= Oscillopsia =

Visual disturbance

Oscillopsia is a visual disturbance in which objects in the visual field appear to oscillate. The severity of the effect may range from a mild blurring to rapid and periodic jumping. Oscillopsia is an incapacitating condition experienced by many patients with neurological disorders. It may be the result of ocular instability occurring after the oculomotor system is affected, no longer holding images steady on the retina. A change in the magnitude of the vestibulo-ocular reflex due to vestibular disease can also lead to oscillopsia during rapid head movements. Oscillopsia may also be caused by involuntary eye movements such as nystagmus, or impaired coordination in the visual cortex (especially due to toxins) and is one of the symptoms of superior canal dehiscence syndrome. Those affected may experience dizziness and nausea. Oscillopsia can also be used as a quantitative test to document aminoglycoside toxicity. Permanent oscillopsia can arise from an impairment of the ocular system that serves to maintain ocular stability. Paroxysmal oscillopsia can be due to an abnormal hyperactivity in the peripheral ocular or vestibular system.

==Symptoms==

Patients may feel wobbly vision, back-and-forth vibrating, blurred vision, and different symptoms depending on the severity of the problem.

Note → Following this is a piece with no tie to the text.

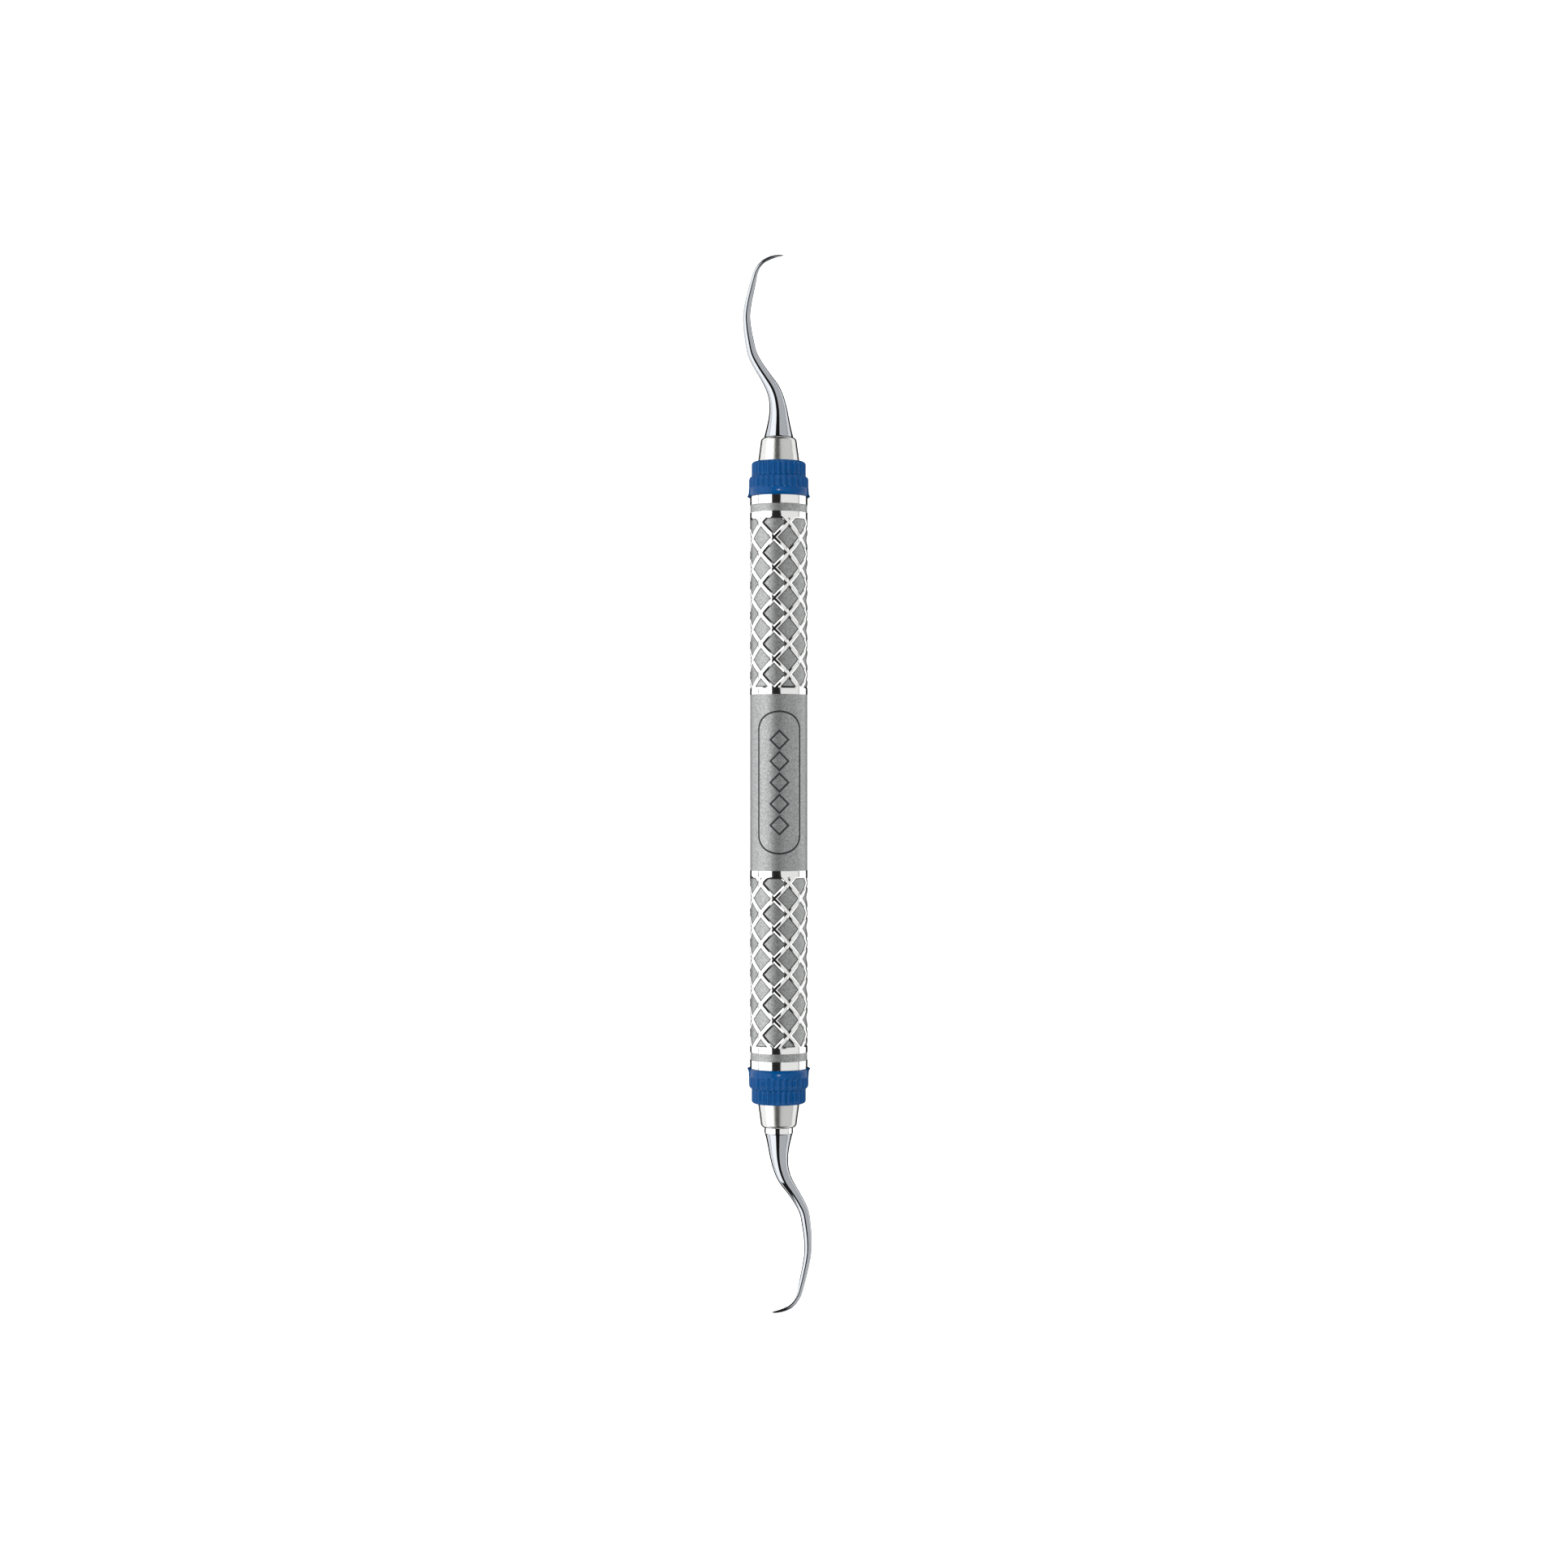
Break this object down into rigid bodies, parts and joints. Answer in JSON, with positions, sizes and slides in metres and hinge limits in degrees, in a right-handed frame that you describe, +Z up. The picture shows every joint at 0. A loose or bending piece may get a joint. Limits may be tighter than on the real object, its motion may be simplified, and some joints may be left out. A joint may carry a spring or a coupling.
{
  "type": "hand scaler",
  "caption": "Double-ended periodontal hand scaler: hollow diamond-knurled steel handle, fluted silicone grip rings, turned cones and curved curette tips.",
  "frame": {"origin": "middle of the handle on its axis, which is also the middle of the whole scaler", "axes": "+Y along the handle towards the upper tip, +X across the picture plane of the bends, +Z up as the scaler lies on its rings"},
  "size_m": [0.0114, 0.175, 0.0104],
  "materials": {
    "handle_steel": "polished ridges and bands, bead-blasted pockets and centre",
    "cone_steel": "satin, fine turned",
    "ring_silicone": "moulded, satin",
    "tip_steel": "mirror polished"
  },
  "bodies": {
    "root": {"handle_tube": "handle_steel", "upper_end_cone": "cone_steel", "lower_end_cone": "cone_steel", "upper_grip_ring": "ring_silicone", "lower_grip_ring": "ring_silicone", "upper_working_end": "tip_steel", "lower_working_end": "tip_steel"}
  },
  "joints": []
}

During a visual symptom, patients may become dizzy or nauseated. Closing one's eyes during this may not always work, as a feeling of eye movement may remain. While it may not happen, the dizziness effect could cause one to vomit.

==Permanent oscillopsia due to impairment of ocular stabilizing systems==

Ocular stability is maintained by three different ocular motor systems
1. The fixation system
2. The visuo-vestibular stabilizing system
3. Neural integrator

1. The fixation system and its deficit
- In the fixation system, the ocular motor noise that comes from microsaccades, microtremors and slow drifts (all necessary for important perceptual functions) are limited by the visual and cerebellar ocular motor feedback loops. The frontal basal ganglia and cerebellar network also helps to provide correct saccades and inhibit unwanted saccades for fixation.
- A deficit in this fixation system results in ocular instability that mainly leads to acquired pendular nystagmus and saccadic intrusions. Acquired pendular nystagmus is seen in a variety of conditions with the two most frequent being multiple sclerosis and oculopalatal tremor.

2. The visuo-vestibular stabilizing systems and their deficits
- The vestibular and visual ocular stabilizing systems interact together in order to maintain the image of the visual scene steady on the retina during a head and body displacement situation.
- A deficit in these vestibular or visual ocular stabilizing systems may result in ocular instability due to pathological jerk nystagmus. The vestibulo-ocular reflex deficit (especially when bilateral) and a deficit of vestibulo-ocular reflex inhibition can result in oscillopsia and impaired visual acuity during head and body displacement.

3. The neural integrator and its deficit
- The neural integrator helps to maintain a constant innervation of extra-ocular eye muscles to avoid backward drift of the eyes.
- A deficit in the neural integrator can result in gaze-evoked nystagmus and oscillopsia in the eccentric eye position.